Ele costumava convidar músicos que encontrava pelo caminho para irem à sua casa, conduzindo as improvisações sonoras que surgiam e em cima das quais cantava, e transformando o som captado, qualquer que fosse esse som, no seu produto fonográfico. Depois, o artista prensava os LPs e os embalava em capas impressas em quatro cores. Ele vendia/distribuía o seu disco em suas perambulações pelas ruas do bairro notabilizado em poesias de Vinicius de Moraes. Como ele conseguia financiar seu trabalho é um mistério que permanece até hoje.

"Estou iniciando o movimento para tornar Daminhão Sir. Sir Experiênça", diverte-se Maurício Valladares, num impulso de resgatar o subestimado artista. A única outra apresentação ao vivo de Daminhão de que se tem notícia aconteceu numa outra festa de Valladares, em 1992. A diferença básica daquela ocasião para o recente show foi que, dessa vez, o bardo do desespero apresentou-se sentado. O violão batucado por ele estava praticamente inaudível, mas ninguém parecia se importar. "Tô tão emocionado, esqueci o resto da letra", repetia o incrivelmente humilde Daminhão a cada canção que abandonava pelo metade. E a platéia urrava cada vez mais alto.

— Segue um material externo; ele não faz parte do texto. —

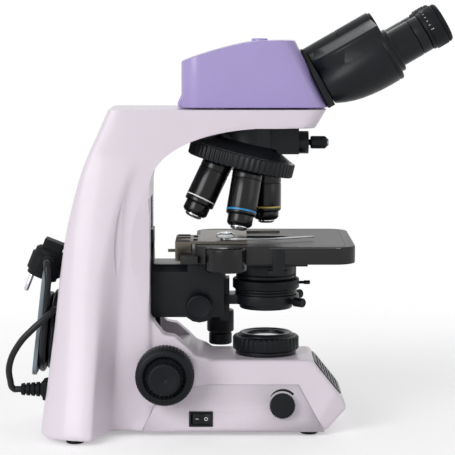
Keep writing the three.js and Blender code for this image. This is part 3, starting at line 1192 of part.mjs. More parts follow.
function cordHanger() {
  const lean = Math.cos(HANK.tilt * DEGREE);
  const plate = roundedShape([-HANGER.half, HANGER.half],
    [(HANGER.lowZ - HANK.z) / lean, (HANGER.topZ - HANK.z) / lean], HANGER.corner);
  const core = new THREE.Shape(circlePath(HANGER.coreRadius, SIDES.medium).getPoints());
  core.holes.push(circlePath(HANGER.coreRadius - HANGER.coreWall, SIDES.medium));
  const notch = box([-PLUG.y - HANGER.notchHalf, -PLUG.y + HANGER.notchHalf],
    [(HANGER.notchZ - HANK.z) / lean, HANGER.topZ], [0, PLATE_LOW + HANGER.thick + OVERRUN]);
  return ontoHangerPlane(cut(join(
    raised(plate, PLATE_LOW, PLATE_LOW + HANGER.thick, 3),
    raised(core, -HANGER.coreReach, PLATE_LOW + HANGER.thick / 2, 1),
  ), notch));
}

// The hank winds inwards in the layer next to the column, climbs, and winds outwards in the other layer
class HankCurve extends THREE.Curve {
  constructor() {
    super();
    const last = HANK.turns * 360;
    this.startTurn = HANK.leadTurn - last;
    this.span = last - this.startTurn;
  }

  getPoint(share, target = new THREE.Vector3()) {
    const turn = this.startTurn + share * this.span;
    const radius = HANK.inner + (HANK.pitch * Math.abs(turn)) / 360;
    const climb = THREE.MathUtils.smoothstep(turn, -HANK.climb / 2, HANK.climb / 2);
    const angle = turn * DEGREE;
    return target
      .set(radius * Math.cos(angle), radius * Math.sin(angle), HANK.layer * climb)
      .applyMatrix4(HANGER_PLANE);
  }
}

function tube(curve, sides, steps) {
  const section = new THREE.Shape(circlePath(CORD.diameter / 2, sides).getPoints());
  return new THREE.ExtrudeGeometry(section, { steps, extrudePath: curve, bevelEnabled: false });
}

// A free stretch leaves and arrives straight, over one diameter
function freeStretch([from, leaving], route, [to, arriving]) {
  const straight = [0, CORD.diameter / 2, CORD.diameter];
  return new THREE.CatmullRomCurve3([
    ...straight.map((reach) => from.clone().addScaledVector(leaving, GAP + reach)),
    ...route.map(([x, y, z]) => new THREE.Vector3(x, y, z)),
    ...straight.toReversed().map((reach) => to.clone().addScaledVector(arriving, -GAP - reach)),
  ]);
}

function stretchTube(curve) {
  return tube(curve, CORD.sides, Math.ceil(curve.getLength() / CORD.step));
}

function cordConnector() {
  const c = CONNECTOR;
  const face = GAP;
  const body = box([-c.width / 2, c.width / 2], [-c.height / 2, c.height / 2], [face, face + c.gripLength]);
  const nose = box([-c.noseWidth / 2, c.noseWidth / 2], [-c.noseHeight / 2, c.noseHeight / 2],
    [face - c.noseLength, face + c.lap]);
  const sockets = [[-1, -1], [0, 1], [1, -1]].map(([across, up]) =>
    disc(INLET.pinRadius + GAP, -c.noseLength - OVERRUN, 0, SIDES.tiny)
      .translate(across * INLET.pinSpread, up * INLET.pinRise, 0));
  const ribPitch = c.bootLength / c.ribs;
  const start = face + c.gripLength;
  const profile = [[0, start - c.lap], [c.bootRadius, start - c.lap]];
  for (let i = 0; i < c.ribs; i++) {
    const radius = c.bootRadius + ((i + 0.5) / c.ribs) * (c.bootEnd - c.bootRadius);
    const low = start + i * ribPitch;
    profile.push([radius, low + 0.62 * ribPitch], [radius - c.ribDepth, low + 0.68 * ribPitch],
      [radius - c.ribDepth, low + 0.94 * ribPitch], [radius, low + ribPitch]);
  }
  profile.push([0, start + c.bootLength]);
  return join(cut(join(body, nose), ...sockets), lathe(profile, SIDES.small))
    .rotateZ(-Math.PI / 2).rotateY(-Math.PI / 2)
    .translate(INLET.rearX, INLET.y, INLET.z);
}

// In the plug's own frame Z runs from the pin face up the body, and the boot leaves towards -Y
function plugPlaced(geometry) {
  return geometry.rotateY(PLUG.tilt * DEGREE).translate(PLUG.x, PLUG.y, PLUG.z);
}

function mainsPlug() {
  const p = PLUG;
  const round = lathe([
    [0, 0], [p.radius - p.rim, 0], [p.radius - p.rim / 2, p.rim / 2], [p.radius - p.rim / 2, p.rim],
    [p.radius, p.rim], [p.radius, p.rimTop], [p.neckRadius, p.rimTop], [p.neckRadius - p.rim / 2, p.shoulder],
    [0, p.shoulder],
  ], SIDES.medium);
  const flats = box([-p.radius, p.radius], [-p.flat, p.flat], [0, p.top]);
  const grip = loft([
    gripRing(p.gripHalfX - p.gripTaper, p.gripHalfY - p.gripTaper, p.rim),
    gripRing(p.gripHalfX, p.gripHalfY, p.top - p.rim),
    gripRing(p.gripHalfX, p.gripHalfY, p.top),
  ]);
  const pins = [-1, 1].map((side) => lathe([
    [0, -p.pinLength], [p.pinRadius / 2, -p.pinLength], [p.pinRadius, -p.pinLength + p.pinRadius / 2],
    [p.pinRadius, p.pinRoot], [0, p.pinRoot],
  ], SIDES.tiny).translate(side * p.pinSpread, 0, 0));
  const boot = lathe([
    [0, 0], [p.bootRadius, 0], [p.bootRadius, p.flat + p.bootReach / 3], [p.bootEnd, p.flat + p.bootReach],
    [0, p.flat + p.bootReach],
  ], SIDES.small).rotateX(Math.PI / 2).translate(p.bootX, 0, p.bootRise);
  return plugPlaced(join(shared(round, flats), grip, ...pins, boot));
}

function gripRing(halfX, halfY, z) {
  return [[-1, -1], [1, -1], [1, 1], [-1, 1]].map(([a, b]) => new THREE.Vector3(a * halfX, b * halfY, z));
}

// The least distance between two places on the hank that aren't neighbours along it, less one diameter
function leastSelfGap(curve) {
  const steps = 2 * HANK.turns * CORD.stepsPerTurn * 2;
  const points = curve.getSpacedPoints(steps);
  const apart = Math.ceil((3 * CORD.diameter * steps) / curve.getLength());
  let least = Infinity;
  for (let i = 0; i < points.length; i++) {
    for (let j = i + apart; j < points.length; j++) least = Math.min(least, points[i].distanceTo(points[j]));
  }
  return least - CORD.diameter;
}

// Assembly

const microscope = new THREE.Group();
const cord = groupAt(microscope, 0, 0, 0);
const stand = groupAt(microscope, 0, 0, 0);

const hank = new HankCurve();
const socket = new THREE.Vector3(
  INLET.rearX - GAP - CONNECTOR.gripLength - CONNECTOR.bootLength, INLET.y, INLET.z,
);
const boot = new THREE.Vector3(PLUG.bootX, -PLUG.flat - PLUG.bootReach, PLUG.bootRise)
  .applyAxisAngle(new THREE.Vector3(0, 1, 0), PLUG.tilt * DEGREE)
  .add(new THREE.Vector3(PLUG.x, PLUG.y, PLUG.z));
const lead = freeStretch([socket, new THREE.Vector3(-1, 0, 0)], LEAD_ROUTE,
  [hank.getPoint(0), hank.getTangent(0)]);
const tail = freeStretch([hank.getPoint(1), hank.getTangent(1)], TAIL_ROUTE,
  [boot, new THREE.Vector3(0, 1, 0)]);
add(cord, "cord_lead", stretchTube(lead), FINISH.rubber);
add(cord, "cord_hank", tube(hank, CORD.hankSides, 2 * HANK.turns * CORD.stepsPerTurn), FINISH.rubber);
add(cord, "cord_tail", stretchTube(tail), FINISH.rubber);
add(cord, "cord_connector", cordConnector(), FINISH.rubber);
add(cord, "mains_plug", mainsPlug(), FINISH.rubber);
add(stand, "cord_hanger", cordHanger(), FINISH.grey);
console.log(`hank: least gap to itself ${leastSelfGap(hank).toFixed(2)} mm`);
console.log(`cord: ${[lead, hank, tail].map((part) => part.getLength().toFixed(0)).join(" + ")} mm`);

add(stand, "stand_frame", standFrame(), FINISH.enamel);
add(stand, "base_cover", baseCover(), FINISH.enamel);
add(stand, "front_grille", frontGrille(), FINISH.black);
add(stand, "switch_bezel", switchBezel(), FINISH.black);
add(stand, "power_rocker", powerRocker(), FINISH.black);
add(stand, "brightness_knob", brightnessKnob(), FINISH.knob);
add(stand, "power_inlet", powerInlet(), FINISH.black);
[["rear_foot_left", FOOT.rearX, -FOOT.rearY], ["rear_foot_right", FOOT.rearX, FOOT.rearY],
  ["front_foot_left", FOOT.frontX, -FOOT.frontY], ["front_foot_right", FOOT.frontX, FOOT.frontY],
].forEach(([name, x, y]) => add(stand, name, rubberFoot(x, y), FINISH.rubber));

add(stand, "field_lens_mount", fieldLensMount(), FINISH.black);
add(stand, "field_lens", fieldLens(), FINISH.glass);
add(stand, "field_ring", grippedRing(PORT.tubeRadius + GAP, PORT.ringOuter, PORT.flangeTop + GAP,
  PORT.ringTop, PORT.grips, PORT.gripDepth), FINISH.knob);
add(stand, "led_module", ledModule(), FINISH.steel);

add(stand, "coarse_shaft", coarseShaft(), FINISH.brass);
add(stand, "coarse_knob_left", coarseKnob(-1), FINISH.knob);
add(stand, "coarse_knob_right", coarseKnob(1), FINISH.knob);
add(stand, "fine_shaft", join(fineKnob(1), fineShaft()), FINISH.knob);
add(stand, "fine_knob_left", cut(fineKnob(-1), fineSocket()), FINISH.knob);
add(stand, "focus_rail", focusRail(), FINISH.steel);
add(stand, "focus_carrier", focusCarrier(), FINISH.satin);

add(stand, "stage_bed", stageBed(), FINISH.black);
add(stand, "stage_table", stageTable(), FINISH.deck);
add(stand, "slide_holder", slideHolder(), FINISH.grey);
add(stand, "spring_finger", springFinger(), FINISH.steel);
add(stand, "holder_nut", holderNut(), FINISH.chrome);
add(stand, "stage_upper_knob", stageUpperKnob(), FINISH.knob);
add(stand, "stage_lower_knob", stageLowerKnob(), FINISH.knob);

add(stand, "condenser_carrier", condenserCarrier(), FINISH.satin);
add(stand, "condenser_body", condenserBody(), FINISH.black);
add(stand, "aperture_ring", apertureRing(), FINISH.knob);
add(stand, "centring_screw_left", centringScrew(-1), FINISH.black);
add(stand, "centring_screw_right", centringScrew(1), FINISH.black);
add(stand, "condenser_knob", condenserKnob(), FINISH.knob);

add(stand, "nosepiece_mount", nosepieceMount(), FINISH.black);
add(stand, "clamp_knob", clampKnob(), FINISH.knob);
add(stand, "turret", turretBody(), FINISH.satin);
OBJECTIVES.forEach((entry) => add(stand, entry.name, objective(entry), FINISH.black));
add(stand, "port_cap", portCap(), FINISH.knob);

add(stand, "head_dovetail", headDovetail(), FINISH.steel);
add(stand, "head_housing", headHousing(), FINISH.lilac);
add(stand, "front_plate", wedgePlate(), FINISH.black);
[["left", -1], ["right", 1]].forEach(([word, side]) => {
  add(stand, `prism_housing_${word}`, prismHousing(side), FINISH.black);
  add(stand, `eyepiece_${word}`, eyepieceBarrel(side), FINISH.satin);
  add(stand, `diopter_ring_${word}`, diopterRing(side), FINISH.knob);
  add(stand, `eyecup_${word}`, eyecup(side), FINISH.rubber);
});

// The origin is the middle of the standing microscope's box, at the table
const extent = new THREE.Box3().setFromObject(stand, true);
const middle = extent.getCenter(new THREE.Vector3());
stand.position.set(-middle.x, -middle.y, 0);
cord.position.copy(stand.position);

export default microscope;
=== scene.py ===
# %% [markdown]
# # A binocular laboratory microscope
#
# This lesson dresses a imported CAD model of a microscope. The CAD says where every piece is and how it
# moves. Here each piece gets its final shape and finish: rounded edges, turned knobs with real grips,
# a smooth enamelled casting, glass, rubber and a wound mains cord.
#
# Lengths are modelled in millimetres from the optical axis, because that is how the maker's drawing
# gives them. The last step of every piece scales it to metres and moves it into the row frame.

import json
import math

import bmesh
import bpy
from mathutils import Matrix, Vector

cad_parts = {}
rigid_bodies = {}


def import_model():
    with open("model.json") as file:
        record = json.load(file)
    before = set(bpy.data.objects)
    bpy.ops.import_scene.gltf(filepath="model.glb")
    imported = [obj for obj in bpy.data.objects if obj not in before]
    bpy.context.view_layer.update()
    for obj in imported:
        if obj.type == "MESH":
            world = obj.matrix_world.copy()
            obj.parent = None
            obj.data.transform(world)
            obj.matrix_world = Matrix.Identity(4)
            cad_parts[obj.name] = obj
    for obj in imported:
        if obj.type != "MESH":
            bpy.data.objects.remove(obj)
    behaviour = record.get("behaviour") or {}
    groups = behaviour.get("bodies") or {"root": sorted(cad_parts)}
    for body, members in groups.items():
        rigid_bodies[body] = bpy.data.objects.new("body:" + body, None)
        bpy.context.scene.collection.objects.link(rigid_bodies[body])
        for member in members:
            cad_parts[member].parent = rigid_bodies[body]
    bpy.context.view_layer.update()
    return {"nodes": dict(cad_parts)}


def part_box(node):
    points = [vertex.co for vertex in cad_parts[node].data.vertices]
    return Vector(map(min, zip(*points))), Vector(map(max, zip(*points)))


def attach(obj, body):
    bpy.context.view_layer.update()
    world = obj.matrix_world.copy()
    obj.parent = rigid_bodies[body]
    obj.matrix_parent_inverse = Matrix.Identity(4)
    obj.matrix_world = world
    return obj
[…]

Dentro da música popular brasileira, não há concorrentes ou herdeiros para o estilo musical e pessoal inventado por ele. Ao chegar à casa noturna onde se apresentaria na festa de Valladares, foi parado pelos porteiros, que buscaram o anfitrião: "Tem um cara lá fora dizendo que veio do Planeta Lamma!" O violão, Daminhão carrega num saco de lixo verde, amarrado com barbante. A saúde, fragilizada, ainda não interrompeu sua produção. Ele tem material novo gravado – só falta lançar. Enquanto isso, pode-se encontrar CD-Rs piratas nas galerias de São Paulo, o que é bom e ruim. Bom, porque garante a continuidade da divulgação do trabalho de um artista ímpar. Ruim, porque esse artista ímpar, já um senhor, não vê um tostão em troca do divertimento que proporciona a todos os que o escutam. Há ainda a possibilidade, remota é verdade, de se encontrar um de seus LPs em sebos de disco. É só procurar pelas capas que têm fotos de um homem negro, sorridente, rastafari grisalho. Daminhão Experiênça.